Breaking out the champagne is fine. After all, it’s been a tortuously long eight years. But let’s at least invite our Republican friends to the celebration and play the good host. If they choose not to come, then at least we will have made the earnest effort.

Despite House Republicans’ bold display of their trademark partisan warfare by refusing Wednesday to offer a single vote for the economic stimulus package proposed by the Obama administration — a measure that ultimately passed anyway — Democrats cannot be fully absolved of helping to set that acrimonious stage.

House Democrats began down that slippery slope by blocking Republicans from taking part in the bill’s drafting — even as the newly installed President Obama was calling for a new era of more mature, cooperative relations between the parties in resolving America’s current daunting crises.

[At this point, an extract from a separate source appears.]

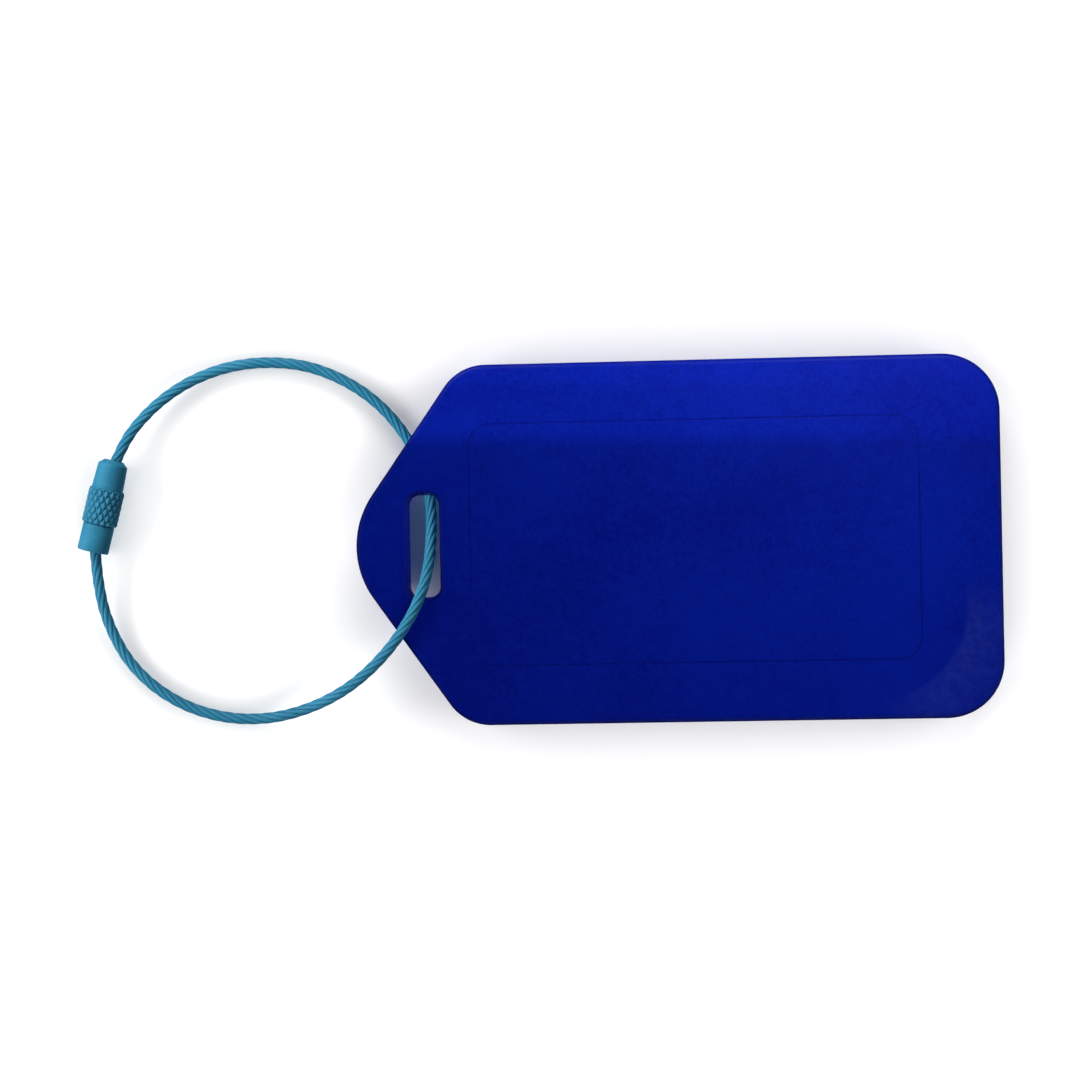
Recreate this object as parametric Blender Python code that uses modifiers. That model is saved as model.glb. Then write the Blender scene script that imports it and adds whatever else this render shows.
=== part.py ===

When House GOP members objected to having no seat at the bill-drafting table, House Speaker Nancy Pelosi rubbed salt in the wound with her thoughtless “We won the election” remarks — a sentiment surprisingly echoed just days later by none other than Obama himself.

In his inaugural address, Obama sent a clear, compelling message to corrupt leaders around the globe — certainly including America’s would-be enemies abroad: “We will extend a hand if you are willing to unclench your fist.”

Only the most self-righteous progressive ever would place Republicans in the same league as U.S. adversaries such as Iran, North Korea and Venezuela — even though the party’s misguided economic, foreign and human rights policies have inflicted far more harm on this nation these past eight years than all those “enemies” combined ever could hope to do.

But perhaps Republicans nonetheless should take heed of Obama’s underlying message. If shaking the hand of a historically hostile foreign adversary in the hope of fostering a more civil way forward is an approach good enough to use with our enemies abroad, why isn’t it good enough to use with our political adversaries here at home?

And if Republicans do somehow manage to unclench their fists in order to meet midway the outstretched Democratic hand, Democrats must stand ready to heartily shake hands in a professional, “Now, let’s get down to business together” manner.

The newly elected Republican National Committee chairman, Michael Steele, however, today sent his own signal that he would have none of that bipartisan spirit, which he claimed is “overrated”. Hmm…guess he missed the memo on the election results from both 2006 and 2008, when voters specifically elected Democratic candidates in large part to change the bitter political tone that has plagued Washington since 1992.

After 12 straight years of holding the White House beginning in 1980, the GOP never accepted Bill Clinton’s legitimacy in ending their tenure and showed it every chance they got over the next eight years, launching endless investigations that almost never produced anything at all of substance. This tone continued throughout the Bush years — and judging from Steele’s latest remarks, apparently even the tone’s nauseating stench has not yet convinced them it’s long past time for its burial.

How can we ever expect Israelis and Palestinians to live peacefully among each other if we — Republicans and Democrats alike — cannot even do so? We can all-too-easily imagine former vice president Dick Cheney’s probable reaction to such a query: a shoulder shrug accompanied by a contemptuously indifferent, “So? Your point?”.

But more importantly, what would Lincoln think? What would Jefferson, Washington, Franklin and our nation’s other visionary founders think? And what would the 44 million men and women who have fought and died for this nation over these past 234 years think of this petty squabbling from their final resting places?